Jitlada is an L.A. institution that specializes in Southern Thai food, and every meal here is guaranteed to end with mango sticky rice. Not to be confused with their powerful salad that uses green mangos, shrimp, and shredded coconut. Their mango sticky rice is a nice reset after a torrent of fiery Thai curry. Jitlada is one of the most consistent places to get good mango sticky rice. Glossy sticky rice soaked in a coconut cream sauce topped with sliced chunks of mango. Enjoy with a frosty Thai tea for optimal enjoyment.

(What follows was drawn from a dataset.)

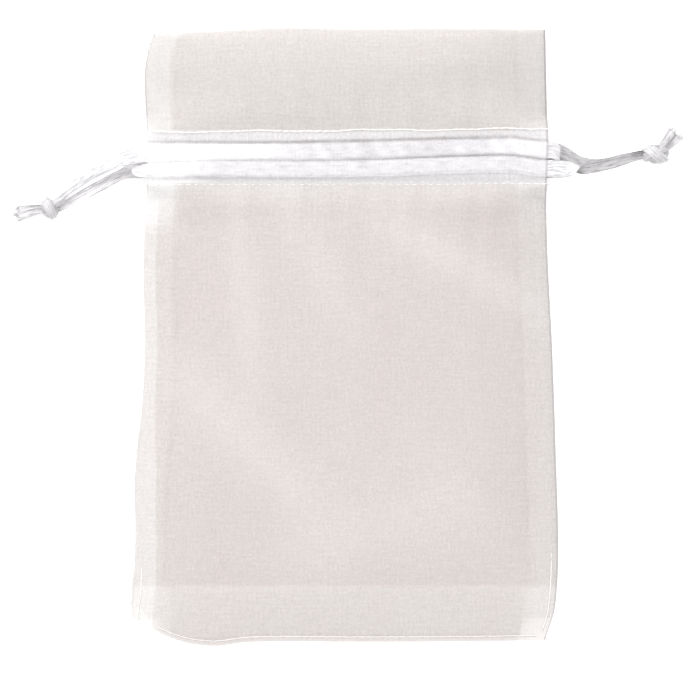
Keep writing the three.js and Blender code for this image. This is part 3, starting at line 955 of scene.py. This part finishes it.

Bhan Kanom Thai sticky rice.
Bhan Kanom Thai sticky rice.
Bhan Kanom Thai sticky rice.

Bhan Kanom Thai

East Hollywood

Bhan Kanom Thai is a market with all sorts of Thai desserts and Thai antojitos. Specialties like Kanom Bueng (crispy crepe), pandan custard, pangchi, and of course, mango sticky rice. If you go to the back, you can see stacks of clear containers with prepared mango sticky rice—soon to be sold out. Their version comes with a bed of glossy coconut sticky rice next to a whole sliced mango. They also include a coconut cream sauce that’s slightly saltier than most versions around L.A. but works to highlight the coconut and sweet mango flavor.